Yep. Uninstalling Facebook messenger is more rational than reading yet another scientific article on hyperbolic discounting.

comment by Elo · 2018-01-19T20:20:53.288Z · LW(p) · GW(p)

Agreed with other comments. Said differently - Akrasia is an applause light word. You put a block up to solving the problem any time you call it Akrasia. Mainly because there are several possible causes of Akrasia and resting on the name makes you stop looking.

As for transhumanism - it seems trivially true and musing is not helpful now. We all know that the future is rapidly approaching. We do wonder about it but there are more pressing things.

comment by Куля Ботаніки (kulya-botaniki) · 2018-01-19T12:50:09.102Z · LW(p) · GW(p)

Or maybe no "The Book"s have been written on these things that people no longer talk about.

In that case, sooner or later there will be The Book, and we'll be talking about it again.

Or maybe biases started separately and got concerted later, akrasia started as a hydra with many heads and then just got propagated into many unnamed things nobody here is going to rigorously refute or support with a study.
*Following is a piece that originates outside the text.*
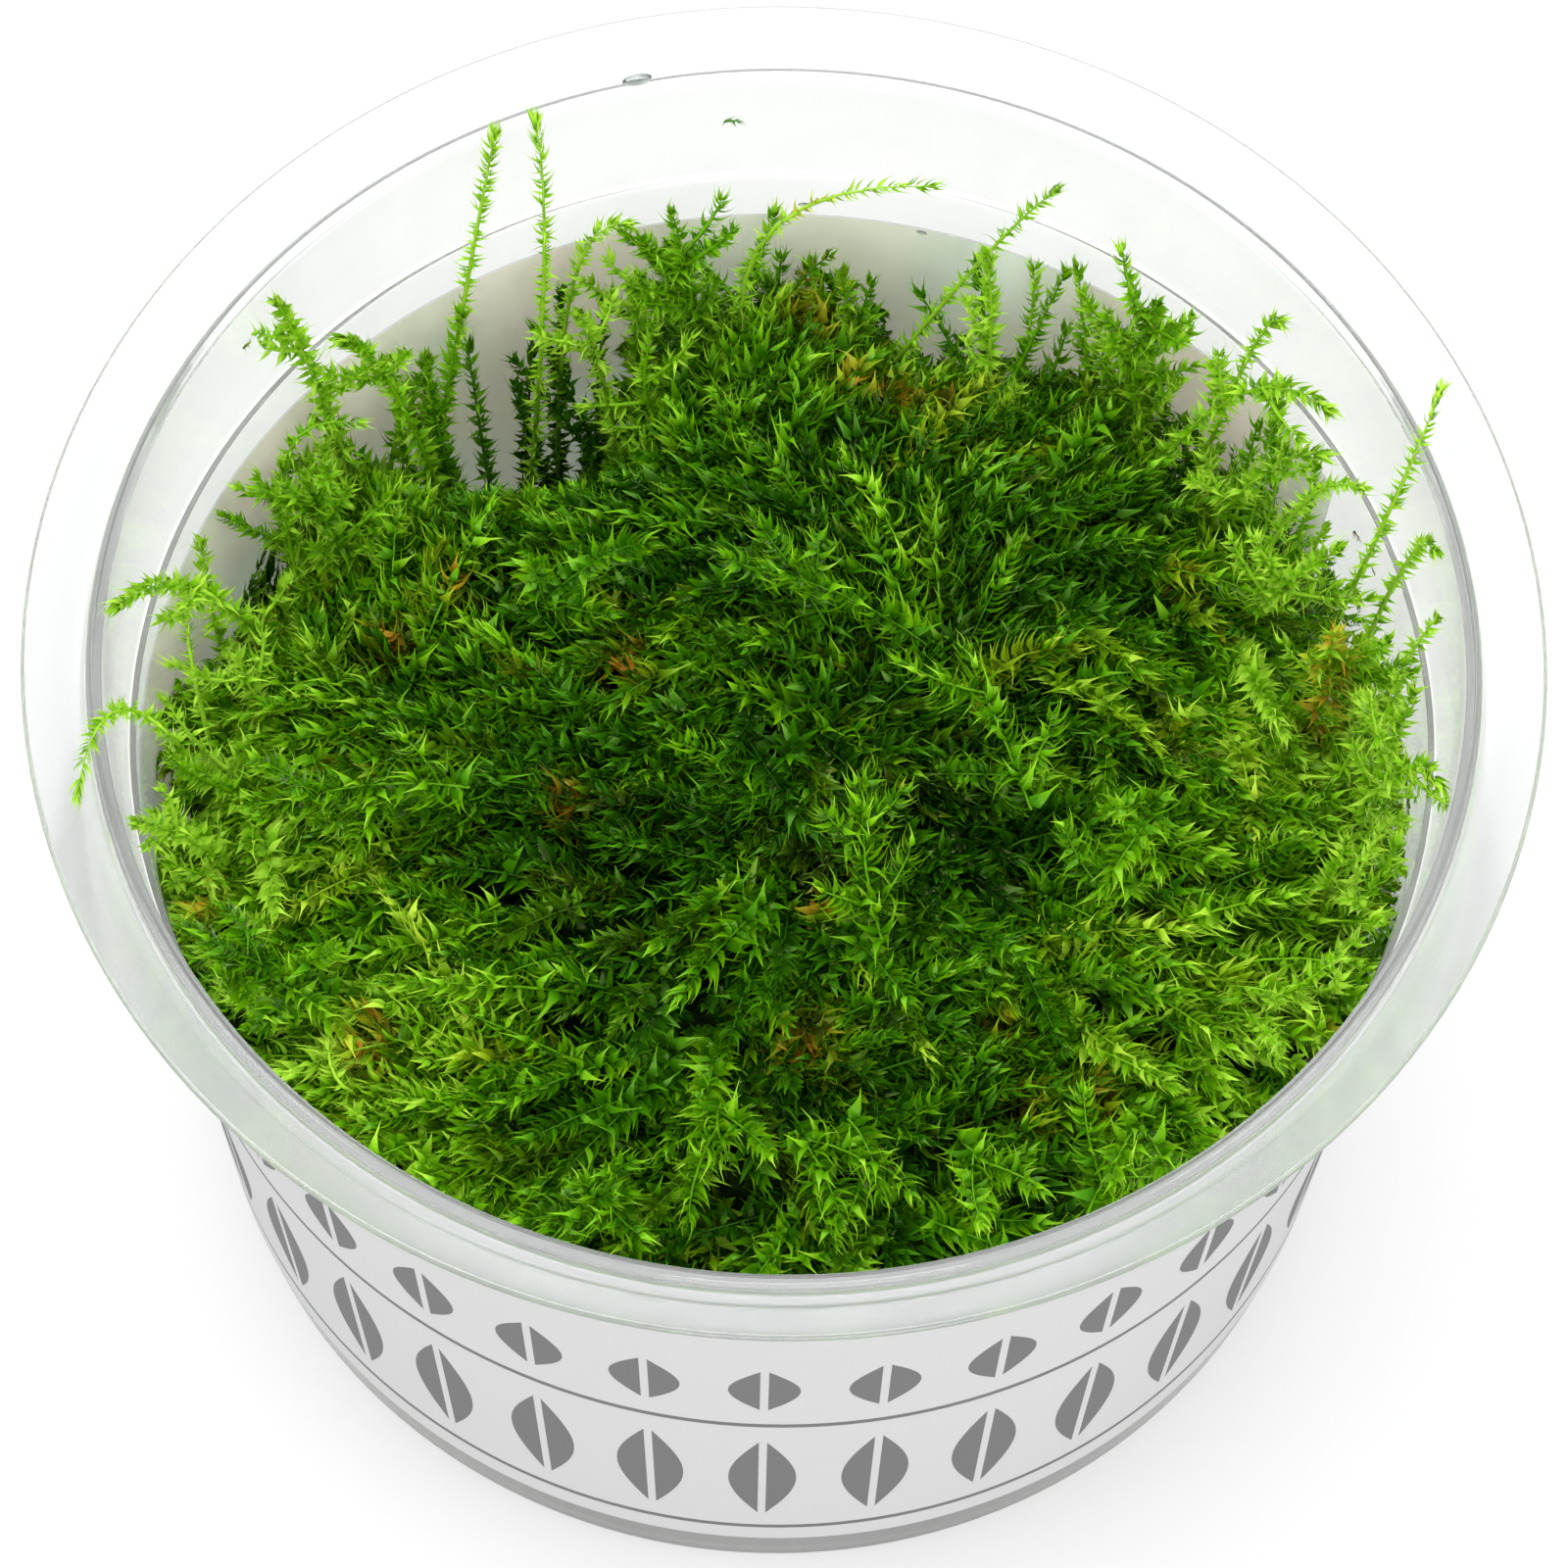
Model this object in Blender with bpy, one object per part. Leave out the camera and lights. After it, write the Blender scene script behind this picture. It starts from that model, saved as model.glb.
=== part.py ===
"""A clear plastic cup with a paper label, filled with a living cushion of christmas moss.

Metres, +Z up. The origin is the centre of the cup's foot, on the surface it stands on.
-Y is the front of the cup, where the moss meets the wall; the tall shoots stand at the back.
"""
import math

import bmesh
import bpy
from mathutils import Vector
from mathutils.bvhtree import BVHTree

MM = 0.001

# Driving dimensions of the cup
RIM_RADIUS = 50.0 * MM
CUP_HEIGHT = 62.7 * MM
WALL = 0.7 * MM
CUP_SEGMENTS = 48

# The foot: a flat ring round a shallow recess
FOOT_RADIUS = 39.2 * MM
FOOT_WIDTH = 2.6 * MM
FOOT_RECESS = 0.7 * MM
FLOOR_THICKNESS = 0.8 * MM

# The tapered wall, on its outside
WALL_FOOT_RADIUS = 40.4 * MM
WALL_FOOT_HEIGHT = 1.4 * MM
WALL_TOP_RADIUS = 44.0 * MM
WALL_TOP_HEIGHT = 50.4 * MM

# The shoulder: a narrow ledge at the top of the wall, and the neck above it
LEDGE_WIDTH = 0.45 * MM
LEDGE_RISE = 0.15 * MM
NECK_RADIUS = 45.4 * MM
NECK_HEIGHT = 54.3 * MM
SHOULDER_LAG = 0.8 * MM

# The rim: a small bead, then a thin flange that rises outwards to a rounded edge
BEAD_RADIUS = 45.3 * MM
BEAD_WIDTH = 1.0 * MM
BEAD_HEIGHT = 1.35 * MM
BEAD_RISE = 0.45 * MM
FLANGE_THICKNESS = 0.6 * MM
EDGE_ROUND = 0.3 * MM

# The label, a band that ends short of meeting itself at the back right, stuck on a little
# crooked: it stands higher in front, by this share of the distance
LABEL_GAP = 0.3 * MM
LABEL_THICKNESS = 0.2 * MM
LABEL_BOTTOM = 4.3 * MM
LABEL_TOP = 47.3 * MM
LABEL_TILT = 0.034
LABEL_FIRST_SEGMENT = 4
LABEL_SEGMENTS = 42

# The moss mound. Its surface falls from the crown to these heights at the wall, by azimuth
CROWN_HEIGHT = 53.0 * MM
WALL_HEIGHTS = {0: 40, 10: 38, 30: 33, 60: 30, 76: 27, 92: 36, 106: 29, 118: 14, 132: 33,
                142: 36, 158: 27, 170: 37, 180: 41, 210: 46, 240: 50, 270: 50, 300: 50, 330: 46}
MOUND_FALL = 2.6
MOUND_GAP = 0.4 * MM
MOUND_FOOT_RADIUS = 38.4 * MM
MOUND_RINGS = 20
MOUND_SECTORS = 84
TUFT_COUNT = 120
TUFT_RISE = 3.6 * MM
TUFT_SPREAD = 1.7 * MM
GOLDEN_ANGLE = math.radians(137.508)

# The shoots are tubes that swell from a thin foot and taper to a thin tip
SHOOT_GAP = 0.35 * MM
SHOOT_FOOT_RADIUS = 0.15 * MM
SHOOT_TIP_RADIUS = 0.35 * MM
SHOOT_STATIONS = 7
THIN = 0.9 * MM
PLAIN = 1.15 * MM
BUSHY = 1.6 * MM

# Each shoot: its thickness, then foot (azimuth, radius), middle and tip (azimuth, radius,
# height), in degrees and millimetres from the centre of the cup's foot
SHOOTS = {
    "shoot_tall_outer": (THIN, (131.5, 39.3), (123.6, 40.4, 54.6), (119, 42.6, 64.4)),
    "shoot_tall_inner": (THIN, (121.3, 37), (117.8, 37.3, 52.3), (115, 42.4, 64.6)),
    "shoot_back_leaning": (THIN, (117, 38), (113.2, 40.2, 45.1), (107.1, 39.5, 52.9)),
    "shoot_left_fork_long": (PLAIN, (140, 40), (142.5, 41.6, 52.5), (144, 43.2, 61.5)),
    "shoot_left_fork_short": (PLAIN, (132, 36), (137, 38, 50.5), (141, 39.5, 57.5)),
    "shoot_left_arching": (THIN, (149, 40), (149, 40.2, 49.5), (144, 36.5, 52.5)),
    "shoot_back_stub": (PLAIN, (112, 33.5), (113, 34.8, 43.5), (115, 35.3, 50.5)),
    "shoot_back_dark": (PLAIN, (108, 30), (109, 31.8, 43.5), (107, 33.3, 49.5)),
    "tuft_back_tall": (BUSHY, (101, 35.5), (101.5, 37, 47.5), (103, 38.5, 55.5)),
    "tuft_back_short": (PLAIN, (108, 38), (107, 38, 44.5), (107, 36.6, 50.5)),
    "shoot_back_diagonal": (THIN, (96, 36), (92, 38.2, 52.8), (76.3, 39.5, 58)),
    "shoot_back_right_long": (THIN, (80, 36.5), (71, 38.6, 50.8), (64, 40.4, 61.2)),
    "shoot_back_right_branch": (PLAIN, (67, 34), (66.5, 34.3, 50.5), (68, 34.9, 58.5)),
    "tuft_right_back": (BUSHY, (54, 38), (52, 39, 49.5), (50, 38.7, 57.5)),
    "shoot_right_thin": (THIN, (44, 39.5), (41, 41.2, 54.5), (39, 42.2, 60.5)),
    "shoot_right_long": (PLAIN, (47, 37), (38, 38.6, 55.5), (28, 40.7, 61.5)),
    "shoot_right_short": (PLAIN, (36, 37), (31, 37.8, 52.5), (27, 40.3, 57)),
    "shoot_over_rim_right": (THIN, (20, 40), (19, 42.8, 57.5), (23, 46.8, 65.5)),
    "shoot_right_crossing": (THIN, (28, 36.5), (24.5, 38.2, 54.5), (18, 40, 62.5)),
    "shoot_right_hooked": (THIN, (13.5, 40), (14, 42.6, 55.5), (11, 43.6, 61.5)),
    "shoot_right_slanting": (PLAIN, (22, 34), (19, 35.5, 50.5), (16, 38.5, 57.5)),
    "tuft_right": (BUSHY, (7, 36), (6.5, 37.2, 50.5), (6, 38.5, 57)),
    "shoot_right_low": (THIN, (6, 40), (6, 41.8, 53), (5, 43.2, 60.5)),
    "shoot_right_upright": (PLAIN, (358.5, 39), (359, 40.6, 50), (0, 41.7, 57.5)),
    "shoot_right_front": (PLAIN, (353, 38), (352.5, 41, 56), (349, 43.8, 59.5)),
    "shoot_left_reaching": (PLAIN, (160.5, 37.5), (170.3, 40.2, 54.6), (179, 43.8, 62.8)),
    "shoot_left_upright": (THIN, (180, 39), (175.5, 40, 50.9), (170.8, 40.9, 51.4)),
    "shoot_over_rim_left": (THIN, (183, 39), (189, 43.2, 62.5), (197, 47.3, 63.8)),
    "shoot_left_dark": (PLAIN, (175, 34.5), (175.5, 36, 47.5), (174.5, 37, 51.5)),
    "shoot_left_low": (PLAIN, (194, 38), (196.5, 41, 54.5), (198, 43.9, 59.5)),
    "tuft_left": (BUSHY, (152, 34), (153, 35.5, 47.5), (154, 36.5, 53.5)),
    "frond_centre_back": (PLAIN, (62, 6), (88, 8.3, 57), (102, 11.2, 59)),
    "frond_left_back": (PLAIN, (160, 21), (148, 15.7, 56.5), (136, 12.9, 58.5)),
    "frond_left": (PLAIN, (200, 21.5), (199, 29.7, 56), (195, 36.5, 55)),
    "frond_left_front": (PLAIN, (222, 34.5), (214, 39, 55), (207, 43, 56.5)),
    "frond_front": (THIN, (246, 38.5), (252, 39.4, 55.5), (257, 39.2, 58.5)),
    "frond_centre": (PLAIN, (286, 18), (293, 14.7, 57.5), (298, 10.2, 59)),
    "frond_right": (PLAIN, (325, 25.4), (333, 25.2, 57), (342, 26.6, 57.5)),
}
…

In that case, the unnamed things might segregate into more natural categories (or maybe they already have and it is simply false that akrasia doesn't get talked about).

Or maybe new people came who were never told the reason why the earlier discussions should be interesting.

In that case, I expect biases to come out of fashion after a while.

comment by ChristianKl · 2018-01-20T01:28:09.212Z · LW(p) · GW(p)

I think in both of those cases there are good reasons again using the words. Tabooing them is helpful. In the case of akrasia there are many different reasons why people don't do what they want to do and mixing them up under the term of Akrasia doesn't help.

In the case of transhumanism, it's a bad idea for different reasons. It invites belief in belief. I think as this community got thinking more seriously about the dangers of AI the blind trust in believing that moves past being a human is unambigiously positive disappeared.